Plus in a zoo they are not dying from starvation, so they eat less in one sitting than one in the wild would, feed too much and they would become overweight.

 From what you guys are saying I dont think they would feed large animals alive, mostly they would be dead already, and they sure wouldnt feed the whole body of a large animal, that would be too expensive on a zoo budget.

I see alot of dead chicken and beef being used, but none are alive or whole bodied for that matter. 

And I know they wouldnt feed tigers,monkeys,or seals to any animal, it was just a nightmare.

As for you davidbeard just dont reply to any of my posts, I know how you feel about me already, and the feeling is mutual.


----------



## Beardo (Jul 3, 2006)

> As for you davidbeard just dont reply to any of my posts, I know how you feel about me already, and the feeling is mutual.
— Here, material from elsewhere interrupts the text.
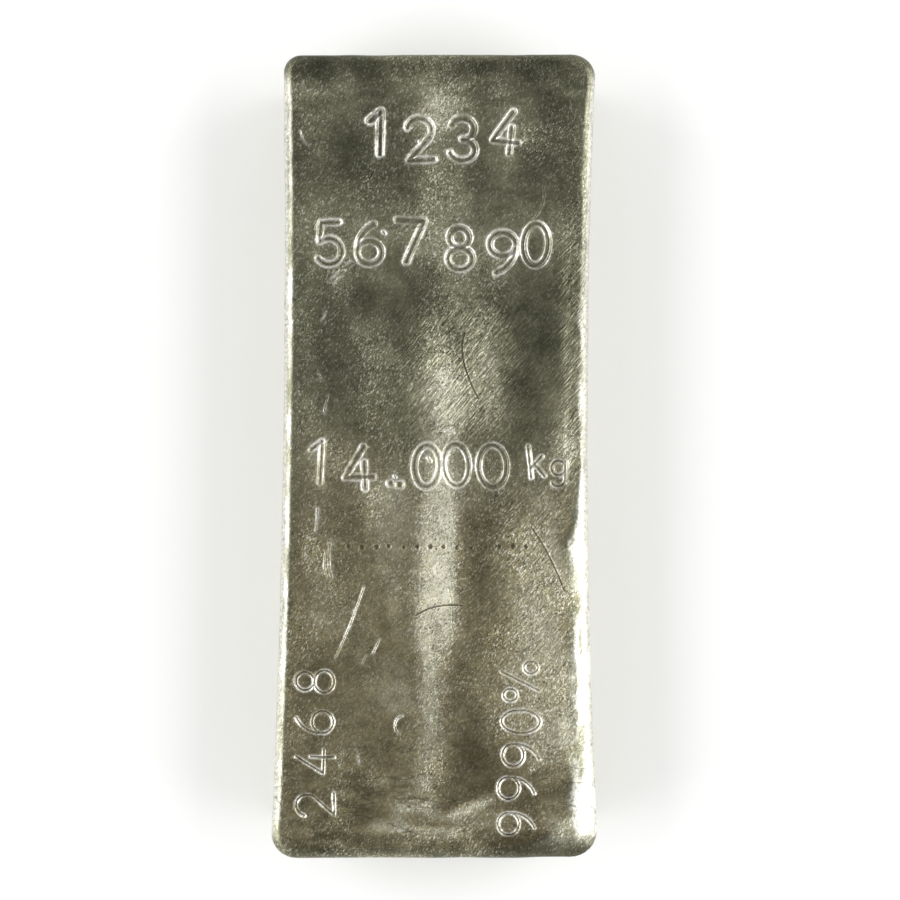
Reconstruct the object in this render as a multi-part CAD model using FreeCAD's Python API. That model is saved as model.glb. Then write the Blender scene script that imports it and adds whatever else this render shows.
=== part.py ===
"""Cast silver bar, poured in an open iron mould and left to freeze in it.

One solid, in millimetres. +Z is up, +Y runs along the bar from its foot to its head, and the origin is the
middle of the base, on the floor that the bar lies on. The rim is the widest level: from there the mould's
draft takes the four sides in towards the base. Seen from above the bar is a little narrower at the waist
than at its ends, the foot is the wider end, and no two plan corners are quite alike. The top sinks to a
shallow dish, where the silver shrank as it froze.
"""

import FreeCAD, Part
import math
import os

# overall sizes
length = 280.0  # over the rim, foot to head
height = 47.8  # base to rim

# plan shape at the rim, its widest level
foot_width = 114.4  # where the lines of the long sides meet the foot's line
waist_width = 106.1  # half way along
head_width = 109.0  # where the side lines meet the head's line
waist_shift = 0.3  # how far the waist's middle lies off the foot's, towards +X
head_shift = 1.9
corner_run = {"foot_left": 9.2, "foot_right": 10.2, "head_left": 6.6, "head_right": 9.0}
corner_weight = 0.707  # a circle's arc on a square corner, and more would be squarer

# section
draft_deg = 7.0  # each side leans in from rim to base
rim_radius = 3.2  # rolled edge where the silver met the mould
base_radius = 5.6  # the mould's floor fillet
tightest_roll = 0.9  # a rolled edge stays under this share of the tightest plan corner it turns

# dish in the top
dish_depth = 1.3
dish_margin_side = 7.0  # flat left between the dish and the long sides, at the waist
dish_margin_end = 12.0  # and at each end
tool_headroom = 5.0  # how far the dish's cutting solid stands above the rim


def point(x, y, z):
    """A vector, in the row frame."""
    return FreeCAD.Vector(x, y, z)


def meet(a, along_a, b, along_b):
    """Where two lines in plan cross: each is a point and a direction."""
    across = along_a.x * along_b.y - along_a.y * along_b.x
    gap = b - a
    t = (gap.x * along_b.y - gap.y * along_b.x) / across
    return a + along_a * t


def conic(start, control, end, weight):
    """A smooth bend from start to end, tangent to the lines that meet at control."""
    curve = Part.BezierCurve()
    curve.setPoles([start, control, end])
    curve.setWeight(2, weight)
    return curve.toShape()


def long_side(side, inset, z):
    """The poles of one long side, foot to head: a parabola through the waist.

    side is +1 or -1. The first and last poles are where the plan corners begin.
    """
    hand = "right" if side > 0 else "left"
    foot = point(side * (foot_width / 2 - inset), -(length / 2 - inset), z)
    head = point(head_shift + side * (head_width / 2 - inset), length / 2 - inset, z)
    waist = point(waist_shift + side * (waist_width / 2 - inset), 0, z)
    control = waist * 2 - (foot + head) * 0.5
    start_share = corner_run["foot_" + hand] / length
    end_share = 1 - corner_run["head_" + hand] / length
    return trim_parabola(foot, control, head, start_share, end_share)


def trim_parabola(a, b, c, low, high):
    """The poles of the stretch of a quadratic curve between two values of its parameter."""

    def blossom(s, t):
        return a * ((1 - s) * (1 - t)) + b * ((1 - s) * t + s * (1 - t)) + c * (s * t)

    return blossom(low, low), blossom(low, high), blossom(high, high)


def outline(inset, z):
    """The closed plan outline at height z, taken in by inset all round."""
    right = long_side(+1, inset, z)
    left = long_side(-1, inset, z)
    half = length / 2 - inset
    ends = {
        "foot_right": point(right[0].x - corner_run["foot_right"], -half, z),
        "foot_left": point(left[0].x + corner_run["foot_left"], -half, z),
        "head_right": point(right[2].x - corner_run["head_right"], half, z),
        "head_left": point(left[2].x + corner_run["head_left"], half, z),
    }
    across = point(1, 0, 0)

    def corner(side_point, side_direction, name):
        return meet(side_point, side_direction, ends[name], across)

    foot_right = corner(right[0], right[1] - right[0], "foot_right")
    head_right = corner(right[2], right[2] - right[1], "head_right")
    foot_left = corner(left[0], left[1] - left[0], "foot_left")
    head_left = corner(left[2], left[2] - left[1], "head_left")
    edges = [
        Part.makeLine(ends["foot_left"], ends["foot_right"]),
        conic(ends["foot_right"], foot_right, right[0], corner_weight),
        conic(*right, 1.0),
        conic(right[2], head_right, ends["head_right"], corner_weight),
        Part.makeLine(ends["head_right"], ends["head_left"]),
        conic(ends["head_left"], head_left, left[2], corner_weight),
        conic(*reversed(left), 1.0),
        conic(left[0], foot_left, ends["foot_left"], corner_weight),
    ]
    return Part.Wire(edges)


def drafted_block():
    """The bar before its top sinks: drafted sides, rolled rim and rounded base edge.

    Rolling the rim takes a little off the widest level, so the sharp block is that much larger.
    """
    largest_roll = tightest_roll * min(corner_run.values())
    rim_roll = min(rim_radius, largest_roll)
    base_roll = min(base_radius, largest_roll)
    draft = math.radians(draft_deg)
    lost_to_rolling = rim_roll * ((1 + math.sin(draft)) / math.cos(draft) - 1)
    base_inset = height * math.tan(draft) - lost_to_rolling
    block = Part.makeLoft([outline(base_inset, 0), outline(-lost_to_rolling, height)], True, True)
    base_edges = [e for e in block.Edges if e.BoundBox.ZMax < height / 2]
    block = block.makeFillet(base_roll, base_edges)
    rim_edges = [e for e in block.Edges if e.BoundBox.ZMin > height / 2]
    return block.makeFillet(rim_roll, rim_edges)


def dish_tool():
    """The solid that hollows the top: an arc across the bar, swung about a high axis across it.

    Both radii come from the dish's depth and the half width and half length where it meets the rim's level.
    """
    half_wide = waist_width / 2 - dish_margin_side
    half_long = length / 2 - dish_margin_end
    floor = height - dish_depth
    across_radius = half_wide**2 / (2 * dish_depth)
    along_radius = half_long**2 / (2 * dish_depth)
    top = height + tool_headroom
    reach = half_wide + dish_margin_side
    lift = across_radius - math.sqrt(across_radius**2 - reach**2)
    low_left = point(waist_shift - reach, 0, floor + lift)
    low_right = point(waist_shift + reach, 0, floor + lift)
    top_left = point(waist_shift - reach, 0, top)
    top_right = point(waist_shift + reach, 0, top)
    arc = Part.Arc(low_left, point(waist_shift, 0, floor), low_right).toShape()
    sides = [
        Part.makeLine(low_right, top_right),
        Part.makeLine(top_right, top_left),
        Part.makeLine(top_left, low_left),
    ]
    section = Part.Face(Part.Wire([arc] + sides))
    axis_point = point(0, 0, floor + along_radius)
    swing = math.degrees(math.asin((half_long + dish_margin_end) / along_radius))
    section.rotate(axis_point, point(1, 0, 0), -swing)
    return section.revolve(axis_point, point(1, 0, 0), 2 * swing)


def centred(bar):
    """The bar moved so that its own box is centred on the origin and stands on the floor."""
    box = bar.optimalBoundingBox(False)
    bar.translate(point(-box.Center.x, -box.Center.y, -box.ZMin))
    return bar


def silver_bar():
    """The whole casting, as one solid."""
    casting = drafted_block().cut(dish_tool())
    return centred(casting.Solids[0])


os.makedirs("parts", exist_ok=True)
bar = silver_bar()
bar.exportStep("parts/silver_bar.step")
box = bar.optimalBoundingBox(False)
print("size", round(box.XLength, 3), round(box.YLength, 3), round(box.ZLength, 3))
print("x", round(box.XMin, 3), round(box.XMax, 3), "y", round(box.YMin, 3), round(box.YMax, 3))
print("volume cm3", round(bar.Volume / 1000, 2), "valid", bar.isValid(), "solids", len(bar.Solids))
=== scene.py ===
"""A cast silver bar lying pour face up, with its punched figures, on a pale studio floor.

The bar is one closed surface. A lattice of quads fills the pour face, loops of points run from its edge out
over the rolled rim, down the drafted sides and round the base's edge, and a second lattice closes the base.
The pour face's lattice is four times finer where a punch, a crack or a scratch needs it.

Sizes in this file are in millimetres, +Z is up and +Y runs from the bar's foot to its head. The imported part
gives the length, width and height, and every other size follows from those.
"""

import logging
import math
from collections.abc import Iterator
from dataclasses import dataclass, field
from enum import Enum
from typing import TypeAlias

import bpy
import numpy as np
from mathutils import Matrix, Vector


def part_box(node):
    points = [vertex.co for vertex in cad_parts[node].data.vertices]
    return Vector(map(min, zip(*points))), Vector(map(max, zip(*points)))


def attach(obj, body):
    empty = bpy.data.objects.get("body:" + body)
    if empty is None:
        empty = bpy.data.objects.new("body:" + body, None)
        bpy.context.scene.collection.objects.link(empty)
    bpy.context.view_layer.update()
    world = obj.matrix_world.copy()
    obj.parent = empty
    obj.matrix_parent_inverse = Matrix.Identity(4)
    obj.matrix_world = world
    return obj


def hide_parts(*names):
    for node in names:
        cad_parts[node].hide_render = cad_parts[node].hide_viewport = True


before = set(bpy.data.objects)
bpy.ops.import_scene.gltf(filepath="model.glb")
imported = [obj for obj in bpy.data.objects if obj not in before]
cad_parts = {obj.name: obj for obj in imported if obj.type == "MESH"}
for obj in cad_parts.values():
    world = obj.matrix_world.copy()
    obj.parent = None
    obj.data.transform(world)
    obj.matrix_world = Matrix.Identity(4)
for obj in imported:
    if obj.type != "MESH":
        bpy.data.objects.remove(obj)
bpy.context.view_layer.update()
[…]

On the contrary...you're not a bad guy, just a bit uneducated and naieve. You can't say the same of me however.


----------



## Ganoderma (Jul 3, 2006)

i doubt if many birds, lizards, monkeys etc eat dead bugs......and rodents and probably many feed live chickes/bird to reptiles.  
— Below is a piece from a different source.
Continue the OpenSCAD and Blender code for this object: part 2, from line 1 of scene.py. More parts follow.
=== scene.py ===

we fed life bugs to all teh animals at our zoo, btu dead rodents to protect the display animals more than anything.


----------



## bugmankeith (Jul 3, 2006)

Insects I know are fed live, no question about that. I saw a snake being fed a dead rabbit, and one a dead duck. 

If they were alive it could hurt the snake, so I think it's best and easier if they were dead already.


----------



## Hedorah99 (Jul 3, 2006)

I know of several zoos that raised there own rats and mice for the reptile houses. The adult rats and mice were euthanised via CO2 gas and then frozen t be fed out. The same was generally done for rat pups and pinkies but some were kept alive for younger snakes that may not have taken a F/T meal.

Its a pretty common practice in zoos to only feed out frozen thawed meals.
 1. Its safer. No worries of a rat accidentally killing the very rare serpents.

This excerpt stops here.